Machiavelli’s Art of War: A Reconsideration
By Marcia L. Colish
Renaissance Quarterly, Vol.51 (1998)
Introduction: Among Niccolo Machiavelli’s works, the Art of War (published 1521) has received comparatively little scholarly attention. Students of Renaissance literature, finding its theme otiose, content themselves with labeling it a “catechetical” dialogue, one in which one interlocutor is the central speaker while secondary speakers merely keep the conversation going. Scholars have also placed the Art of War in the tradition of such Ciceronian dialogues as De legibus, De finibus, Brutus, De partitione oratoria, and Paradoxa Stoicorum, since the speakers are all contemporaries of the author and figures with views well known to the dialogue’s audience. The fact that the Art of War is set in the Rucellai gardens, it has been noted, evokes the garden setting of Cicero’s De natura deorum and the more recent Paradiso degli’ Alberti of Leone Battista Alberti. Also noted is the influence of Platonic dialogue technique in Machiavelli’s shift from narrative to dramatic dialogue, paralleling his shifts from description or analysis to quotation in his field reports to the Florentine government as a civil servant.
As for historians and students of Machiavelli’s political theory, they have generally confined their attention to tracking his sources among the classical historians and earlier humanists. Observing that he displays in this work the humanist’s propensity for a selective and ad hoc use of sources, some have also pointed out that Machiavelli’s message in the Art of War-his familiar call for the imitation of ancient military institutions, the praise of the citizen militia, and the critique of mercenary troops-reveals his lack of realism and his failure to acknowledge the military technologies, arrangements, and outcomes prevalent in his own day. This latter point has been amply confirmed by historians specializing in Renaissance military history. The unconvincing argument that the work anticipates modern mathematically based game theory has also been offered.

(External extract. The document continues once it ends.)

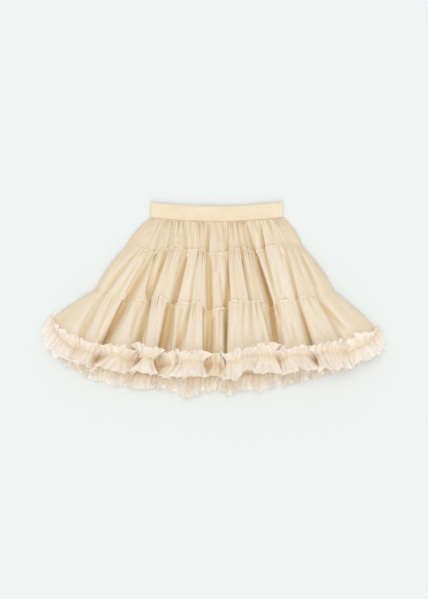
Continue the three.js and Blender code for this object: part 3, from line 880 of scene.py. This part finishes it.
def net_pattern(tree):
    """Threads of the net, in space, one cell apart."""
    where = add_node(tree, "ShaderNodeTexCoord")
    cells = add_node(tree, "ShaderNodeTexVoronoi", feature="DISTANCE_TO_EDGE")
    set_inputs(cells, {"Scale": 1 / (NET["cell"] * MM), "Randomness": NET["uneven"]})
    tree.links.new(where.outputs["Object"], cells.inputs["Vector"])
    return cells.outputs["Distance"]


def ramp(tree, factor, stops):
    """A colour between stops, each a place from 0 to 1 and six hex digits."""
    node = add_node(tree, "ShaderNodeValToRGB")
    elements = node.color_ramp.elements
    while len(elements) < len(stops):
        elements.new(0.5)
    for element, (place, code) in zip(elements, stops):
        element.position = place
        element.color = linear(code)
    tree.links.new(factor, node.inputs["Fac"])
    return node.outputs["Color"]


def add_up(tree, *values):
    """The sum of two values, kept from 0 to 1."""
    node = add_node(tree, "ShaderNodeMath", operation="ADD", use_clamp=True)
    for socket, value in zip(node.inputs, values):
        tree.links.new(value, socket)
    return node.outputs[0]


def remap(tree, value, low, high):
    node = add_node(tree, "ShaderNodeMapRange")
    set_inputs(node, {"To Min": low, "To Max": high})
    tree.links.new(value, node.inputs["Value"])
    return node.outputs["Result"]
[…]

But there is more to the Art of War than that. It is remarkable that so little attention has been directed to the central anomaly of the Art of War. the principal interlocutor in the dialogue is Fabrizio Colonna (1450/60-1520). Presented as the chief exponent of Machiavelli’s military desiderata, he was a member of a distinguished aristocratic Roman family who shared with numerous relatives, past and present, the profession of condottiere. He, and they, were mercenary captains in the employ of the Aragonese kings of Naples, the papacy, Ferdinand of Aragon, the French, and, occasionally, the Florentines. Indeed, so important was Fabrizio’s personal service to the house of Aragon that Michael Mallett, the foremost military historian of Renaissance Italy, gives him more credit than any other captain for the success of Spanish arms in Italy the same Spanish arms that brought Medici rule back to Florence in 1512, ending the republic led by Piero Soderini in which Machiavelli had made his political career. In the early years of the sixteenth century, Colonna condottieri figured heavily in the reconstruction of Florence’s defenses, the plan for which Machiavelli drafted; he was also instructed by the Dieci di Balii to negotiate with them in his legations to Rome and did so. Following the collapse of the Soderini republic, Colonna condottieri continued to serve both the popes, the Aragonese, the Holy Roman Emperors, and the Florentines. They remained on excellent terms with the Soderini family. Why, therefore, would Machiavelli place an argument in defense of citizen militias over and against mercenaries in the mouth of a mercenary captain? And, given that there were other noteworthy members of that profession who had worked for Florence, including some of Fabrizio’s own relatives (not to mention scions of other families), why choose Fabrizio as the vehicle for Machiavelli’s military opinions, none of which Fabrizio espoused either in theory or practice?